▸ **WORK INSTRUCTIONS**
Stop after the line with "return hollow, ridge": repeat exactly every line before it, beginning with the first, and that line itself.

- - - - -

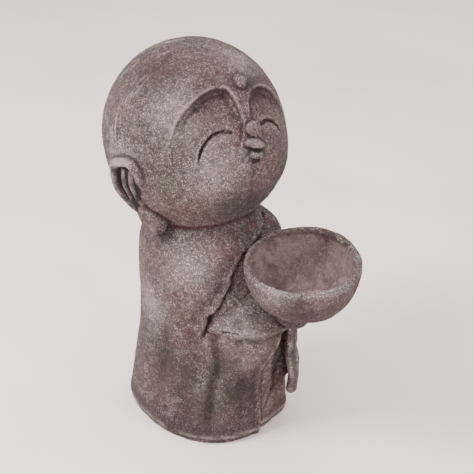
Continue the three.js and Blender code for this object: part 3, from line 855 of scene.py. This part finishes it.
def measureRelief(points, normals):  # hollows and ridges, without the big round forms
    pairs = np.empty(len(statue.data.edges) * 2, dtype=np.int32)
    statue.data.edges.foreach_get("vertices", pairs)
    pairs = pairs.reshape(-1, 2)
    share = 1 / np.maximum(np.bincount(pairs.ravel(), minlength=len(points)), 1)[:, None]
    soft, depths = points, []
    for turn in range(1, max(paint["relief"]) + 1):
        soft = nextAverage(soft, pairs, share)
        if turn in paint["relief"]:
            depths.append(((soft - points) * normals).sum(1)[:, None])  # above nought in a hollow
    for i, depth in enumerate(depths):
        plain = depth
        for _ in range(paint["reliefSpread"]):
            plain = nextAverage(plain, pairs, share)
        depths[i] = (depth - plain)[:, 0]
    fine, broad = depths
    # the hollows feed the painted shade in creases and folds
    hollow = np.clip(fine / 0.25, 0, 1) * 0.5 + np.clip(broad / 0.9, 0, 1)
    ridge = np.clip(-fine / 0.2, 0, 1) * 0.5 + np.clip(-broad / 0.6, 0, 1)
    return hollow, ridge


def insideBowl(points):
    spots = (points - bowlMiddle) @ bowlLean()
    halfway = np.array((bowl["radius"], bowl["radius"], bowl["depth"])) - (2.5, 2.5, 3)
    return rise(1 - np.linalg.norm(spots / halfway, axis=1), -0.02, 0.03) * rise(-spots[:, 2], -2, 4)


def darkenLines(dark, points):
    # painted shadow in the mouth line, along the sleeve's edge, in the robe's crease and under the lower lip; the
    # eye slits get dark paint and painted shadow
    paintAlong(dark, points, alongFace(marks["mouth"], 1.5), 2.2, 1, 1)
    paintAlong(dark, points, alongRobe(marks["sleeveEdge"]), 2.2, 0.6, 0.6)
    paintAlong(dark, points, alongRobe(robe["crease"], 1), 3.6, 1, 0.5)
    paintAlong(dark, points, alongFace(marks["underLip"]), 2.6, 0.5, 0.5)
    for side in (-1, 1):
        underLid = [(a * side, e - 1.3) for a, e in lidLines[side]]
        paintAlong(dark, points, alongFace(underLid, -3), 2.3, 1, 1)
    # a painted shadow ringing the brow dot, darker below it
    azimuth, elevation, _, radii, _ = beads["browDot"]
    middle = facePlace(azimuth, elevation)
    away = np.linalg.norm(points - middle, axis=1)
    below = 0.35 + 0.3 * rise(middle[2] - points[:, 2], -4, 6)
    dark[:] = np.maximum(dark, below * bell(away, radii[2] + 1.4, 1.2))


def paintEar(side, dark, worn, points, normals):  # painted shade between the bars and painted shadow under the lobe, worn on top of them
    own = np.flatnonzero((points[:, 0] * side > 55) & (points[:, 2] > 215))
    spots = ((points[own] - headMiddle) @ headLean) * (-side, 1, 1)
    apart = np.full(len(own), 99.0)
    for path, radius in ear["bars"].values():
        apart = np.minimum(apart, nearPath(spots, finePath(path, 40))[0] - radius)
    within = insideOutline(spots[:, 1:], np.array(ear["bars"]["rim"][0])[:, 1:])
    outward = rise(normals[own, 0] * side, 0.2, 0.8)
    lobeAway = np.linalg.norm(spots - ear["lobeTo"], axis=1) / ear["lobe"]
    underLobe = bell(lobeAway, 1.14, 0.13) * (apart > 1) * rise(-spots[:, 2], 70, 78)
    between = within * rise(apart, -0.6, 0.9)
    dark[own] = np.maximum(dark[own], np.maximum(0.85 * between, 0.6 * underLobe))
    onBars = (apart < 0.8) * rise(spots[:, 2], -70, -20)
    worn[own] = 0.5 * outward * np.maximum(onBars, lobeAway < 1.05)


def storeStrokes(points):  # dry brush strokes that run round the back of the head
    axis = np.array(paint["strokeAxis"]) / np.linalg.norm(paint["strokeAxis"])
    side = np.cross(axis, (0, 0, 1)) / np.linalg.norm(np.cross(axis, (0, 0, 1)))
    offset = points - headMiddle
    flat = offset - (offset @ axis)[:, None] * axis
    ring = np.linalg.norm(flat, axis=1)
    turn = np.arctan2(flat @ side, flat @ np.cross(side, axis))
    strokes = np.stack([ring, 9 * np.cos(turn), 9 * np.sin(turn)], 1) / 1000
    layer = statue.data.attributes.new("strokes", "FLOAT_VECTOR", "POINT")
    layer.data.foreach_set("vector", strokes.astype(np.float32).ravel())
    back = rise(ring, 48, 75) * rise(offset[:, 2], -5, 25) * rise(offset @ side, -20, 30)
    storeMask("brushed", back * (1 - 0.7 * rise(offset[:, 1], 20, 60)))


def paintStatue():
    points, normals = readPoints(statue), readNormals(statue)
    hollow, ridge = measureRelief(points, normals)
    # the bowl's inside, shaded by its own walls, gets painted light
    inside = insideBowl(points)
    # less painted shade in the hollows inside the bowl and towards the bottom
    hollow = hollow * (1 - 0.8 * inside) * rise(points[:, 2], -20, 45)
    dark, worn = np.zeros(len(points)), np.zeros(len(points))
    darkenLines(dark, points)
    for side in (-1, 1):
        paintEar(side, dark, worn, points, normals)
    # a painted highlight along the brow's edges
    for side in (-1, 1):
        brow = [(a * side, e + 0.3) for a, e in browLines[side]]
        paintAlong(worn, points, alongFace(brow), 1.2, 0.8, 0.8)
    worn = np.maximum(worn, bell(points[:, 2], robe["hem"] - 1, 1.8))
    # painted shade: a dark red band in the hollow under the head
    neck = bell(points[:, 2], paint["neckHeight"], 9) * rise(hollow, 0.1, 0.6)
    masks = {"hollow": hollow, "ridge": np.minimum(ridge, 0.7), "inside": inside, "dark": dark, "worn": worn,
             "neck": neck}
    for name in ("rosy", "mossy", "pale", "grimy"):
        masks[name] = np.zeros(len(points))
        for x, y, z, size in paint[name]:
            patch = np.exp(-np.sum((points - (x, y, z)) ** 2, axis=1) / size ** 2)
            masks[name] = np.maximum(masks[name], patch)
    for name, values in masks.items():
        storeMask(name, values)
    storeStrokes(points)


# the inside colour is painted light for the bowl's shaded inside
finish = {
    "mauve": (88, 66, 64), "shade": (60, 44, 43), "maroon": (88, 39, 46), "moss": (57, 63, 46),
    "pale": (214, 198, 192), "dirtAndShade": (40, 30, 28), "blackPaintAndShadow": (30, 23, 21), "neck": (110, 50, 48),
    "inside": (168, 141, 138), "broadSize": 17.0, "maroonSize": 22.0, "mossSize": 27.0, "patchSize": 48.0,
    "clumpSize": 125.0, "strokeSize": 330.0, "threadSize": 520, "peelSize": 700.0, "grainSize": 1100,
    "bump": 0.002, "roughness": 0.92, "specular": 0.35,
}


def makeStone():
    material, shader, start = newMaterial("castStone")
    place = start.node("ShaderNodeTexCoord", outlet=3)

    def noise(scale, detail=3.0, distortion=0.0, vector=place):
        return start.node("ShaderNodeTexNoise", Vector=vector, Scale=scale, Detail=detail, Roughness=0.55,
                          Distortion=distortion)

    def mask(name):
        return start.node("ShaderNodeAttribute", {"attribute_name": name}, 2)

    def threads(field, width):  # thin wandering lines where a noise crosses its middle
        return 1 - (field - 0.5).math("ABSOLUTE", 0).ramp(0, width)

    colours = {name: fromScreen(*finish[name]) for name in
               ("mauve", "shade", "maroon", "moss", "pale", "dirtAndShade", "blackPaintAndShadow", "neck", "inside")}
    broad = noise(finish["broadSize"])
    patch, clump = noise(finish["patchSize"], 4.0, 0.6), noise(finish["clumpSize"], 3.0, 0.5)
    grain = noise(finish["grainSize"], 3.0)
    size = finish["threadSize"]
    worm = (threads(noise(size, 1.5, 2.4), 0.085) * clump.ramp(0.4, 0.58)
            + threads(noise(size * 0.6, 2.0, 2.0), 0.045) * patch.ramp(0.42, 0.6)).math("MINIMUM", 1.0)
    strokes = start.node("ShaderNodeAttribute", {"attribute_name": "strokes"}, 1)
    brushed = noise(finish["strokeSize"], 2.0, 0.4, strokes).ramp(0.53, 0.62)
    brushed = brushed * mask("brushed") * patch.ramp(0.38, 0.56)
    ridge, hollow = mask("ridge"), mask("hollow")
    colour = broad.ramp(0.36, 0.64).tint(colours["mauve"], colours["shade"])
    colour = (mask("rosy") * patch.ramp(0.3, 0.6) * 0.85).tint(colours["maroon"], colour)
    colour = (noise(finish["maroonSize"], 3.0).ramp(0.56, 0.72) * 0.4).tint(colours["maroon"], colour)
    colour = (mask("mossy") * patch.ramp(0.35, 0.62) * 0.85).tint(colours["moss"], colour)
    colour = (noise(finish["mossSize"], 3.0).ramp(0.58, 0.74) * 0.4).tint(colours["moss"], colour)
    # dark patches: painted shade in the sockets and under the bowl, partly grime
    colour = (mask("grimy") * 0.5).tint(colours["dirtAndShade"], colour)
    # painted light: the bowl's inside, shaded by its own walls, is tinted paler
    inside = mask("inside")
    colour = (inside * patch.ramp(0.25, 0.65) * 0.7 + inside * 0.2).tint(colours["inside"], colour)
    colour = (grain.ramp(0.52, 0.36) * 0.55).tint(colours["dirtAndShade"], colour)
    peel = noise(finish["peelSize"], 2.0, 0.3)
    clean = 1 - (mask("grimy") * 0.8 + inside * 0.5).math("MINIMUM", 0.8)
    # pale threads, strokes and specks, with the pale patches partly painted light
    light = worm * (0.2 + ridge * 0.4 + mask("pale") * 0.4) + brushed * 0.4
    light = light + peel.ramp(0.55, 0.6) * (0.22 + ridge * 0.3 + mask("pale") * 0.36) + mask("pale") * 0.14
    # pale wear on the hem and ears, and a painted highlight along the brow
    light = light * clean + grain.ramp(0.57, 0.66) * 0.1 + mask("worn") * patch.ramp(0.35, 0.6) * 0.5
    colour = light.math("MINIMUM", 0.8).tint(colours["pale"], colour)
    # painted shade: hollows, creases and folds are darkened
    colour = (hollow * (0.3 + clump * 0.5)).math("MINIMUM", 0.8).tint(colours["dirtAndShade"], colour)
    # painted shadow, with some dark paint, in the lines, slits, ears and round the brow dot
    colour = mask("dark").ramp(0.25, 0.85).tint(colours["blackPaintAndShadow"], colour)
    # painted shade under the head
    colour = (mask("neck") * 0.6).tint(colours["neck"], colour)
    relief = worm * 0.4 + grain * 0.35 + peel * 1.2 + clump * 0.5 + brushed * 0.25
    bump = start.node("ShaderNodeBump", Strength=1.0, Distance=finish["bump"], Height=relief)
    material.node_tree.links.new(colour.out, shader.inputs["Base Color"])
    material.node_tree.links.new(bump.out, shader.inputs["Normal"])
    rough = finish["roughness"] - light * 0.08
    material.node_tree.links.new(rough.out, shader.inputs["Roughness"])
    shader.inputs["Specular IOR Level"].default_value = finish["specular"]
    return material


applyModifier(statue, "DECIMATE", ratio=stone["triangles"] / (2 * len(statue.data.polygons)))
paintStatue()
writePoints(statue, readPoints(statue) * mm)
makeActive(statue)
bpy.ops.object.shade_smooth()
print("statue has", len(statue.data.polygons), "triangles")

statue.data.materials.clear()
statue.data.materials.append(makeStone())
print("stone finish laid on")

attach(statue, "root")
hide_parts("jizo_statue")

- - - - -

▸ **EXPECTED OUTPUT**
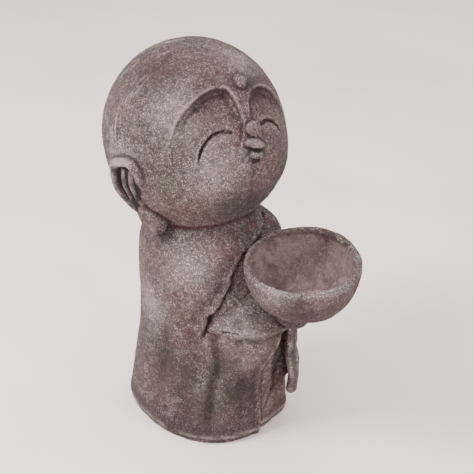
Continue the three.js and Blender code for this object: part 3, from line 855 of scene.py. This part finishes it.
def measureRelief(points, normals):  # hollows and ridges, without the big round forms
    pairs = np.empty(len(statue.data.edges) * 2, dtype=np.int32)
    statue.data.edges.foreach_get("vertices", pairs)
    pairs = pairs.reshape(-1, 2)
    share = 1 / np.maximum(np.bincount(pairs.ravel(), minlength=len(points)), 1)[:, None]
    soft, depths = points, []
    for turn in range(1, max(paint["relief"]) + 1):
        soft = nextAverage(soft, pairs, share)
        if turn in paint["relief"]:
            depths.append(((soft - points) * normals).sum(1)[:, None])  # above nought in a hollow
    for i, depth in enumerate(depths):
        plain = depth
        for _ in range(paint["reliefSpread"]):
            plain = nextAverage(plain, pairs, share)
        depths[i] = (depth - plain)[:, 0]
    fine, broad = depths
    # the hollows feed the painted shade in creases and folds
    hollow = np.clip(fine / 0.25, 0, 1) * 0.5 + np.clip(broad / 0.9, 0, 1)
    ridge = np.clip(-fine / 0.2, 0, 1) * 0.5 + np.clip(-broad / 0.6, 0, 1)
    return hollow, ridge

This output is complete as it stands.